In fact, Formalism is best understood in relation to the late Romantic attempt to replace the sentimental, prescriptive, or biographical criticism that had prevailed over the previous 200 years with a science of literature based in comparative philology, with a particular emphasis on morphology and etymology. A key figure in the new criticism was Alexander Potebnya, whose characterization of poetry as “a special way of thinking and knowing” — more concretely, thinking in images — inspired the Russian Symbolists, many of whom sought to express a separate, higher reality through their verbal art. Unconvinced by the Symbolists’ esotericism, Shklovsky took aim at Potebnya in “Art as Device,” claiming that his failure to distinguish the language of prose and of poetry led him to ignore the difference between two types of image: “the image as a practical means of thinking, as a means of grouping objects — and the poetic image, as a means of intensifying an impression.” Shklovsky posits an opposition between recognition and perception: the first is utilitarian, “algebraic” thinking, which eases the processes of abstract thought at the expense of all that is unique in its object, whereas the latter elevates the aesthetic experience to the highest degree of consciousness. In this way, Shklovsky anticipates a key finding of experimental psychology: that the evolutionary function of consciousness is the generation of heuristics to react to information that transcends the capacities of bare instinct. The refinement of these heuristics speeds up what is known as processing fluency, allowing conscious perception to recede into the background. Whereas conventional prose labors in the service of instrumental thought, privileging outcome over experience, art impedes immediate understanding and reinstates the primacy of perception, in order “to make the stone stony,” in Shklovsky’s words. Defamiliarization is its primary means of doing so.
The task of defamiliarization is to bring back to thought’s objects the sensuous and evocative properties stripped away by recognition through veiled, dilatory language, so that “perception lingers and reaches its greatest strength and length.” This concept was not a new one; at the dawn of the 19th century, Novalis defined Romantic poetics as “the art of making an object pleasantly strange, and yet also familiar and attractive.” But in the Formalist view, defamiliarization became chief among a set of devices distinguishing poetic language from its routine counterpart, and made possible the liberation of literary aesthetics from such bugbears as “imagination,” “genius,” and “the “spirit of the age.”

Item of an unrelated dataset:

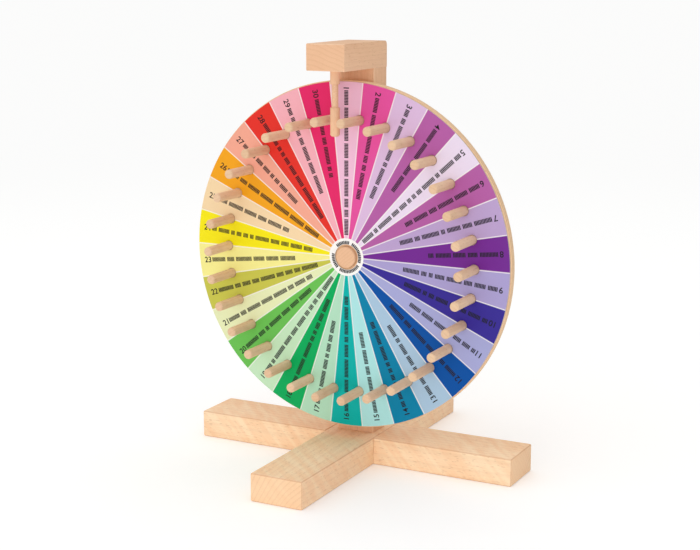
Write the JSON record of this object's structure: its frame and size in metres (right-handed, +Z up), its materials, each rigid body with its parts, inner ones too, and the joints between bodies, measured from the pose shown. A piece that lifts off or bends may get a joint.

Formalism arose in concert with Russian Futurist art and poetry. The protagonists of both movements knew each other, attended the same readings and parties, fought, and fell in love, and more than a few went into exile together after the end of the Russian Civil War. Stressing the “palpability” of poetry and the need to liberate language from hidebound formal strictures, Futurist poets like Vladimir Mayakovsky used strident juxtapositions to accentuate the semantic content of individual words and sounds. Another Futurist, Alexei Kruchenykh, classified words by their phonetic texture (moist, coarse, tender) and devoted an entire treatise to “shiftology,” the study of verbal dislocations employed for artistic effect. The Futurists’ contrariness was evident from the title of their founding manifesto, “A Slap in the Face of Public Taste,” which called for throwing Pushkin, Dostoevsky, and Tolstoy “overboard from the ship of modernity.” Viewed against the backdrop of its era, Shklovsky’s early declaration that “art is always free from life, and its color has never reflected the flag over the city’s fortress” was less a credo than youthful bombast and the hunger for a theoretical counterpart to the Futurists’ call for a “self-sufficient word.” Both gestures marked a break with a critical tradition whose fixation on the social and historical antecedents for literature would, after a brief wave of revolutionary enthusiasm for the avant-garde, dovetail conveniently with the Bolsheviks’ materialist obsessions.
Fifty years have passed since Shklovsky was first translated into English, and he has long been a canonical figure in literary studies on the virtues of “Art as Device” alone, yet he is the subject of only a single biography, published in Russian in 2014 and still untranslated. This is unfortunate, for Shklovsky’s life was the stuff of cinema, full of war, fistfights, revolutionary scheming, last-minute escapes, and star-crossed love. A welcome feature of Berlina’s book is its extensive chronology of its subject’s life and excerpts from his memoirs and letters. Shklovsky was born in Saint Petersburg in 1893. While contemporaries like Marina Tsvetaeva or Osip Mandelstam attended boarding school in Lausanne or studied at the Sorbonne or Heidelberg, Shklovsky was repeatedly expelled from gymnasium and gave up university after a year and a half. As an adolescent, his ambition had been to become a boxer. But by 1912, he was frequenting an eccentric circle of poets and artists that included Mayakovsky and Osip and Lilya Brik, and giving raucous talks at literary cafes. In 1914, he volunteered to fight in World War I. He wrote “Art as Device” while out on maneuvers.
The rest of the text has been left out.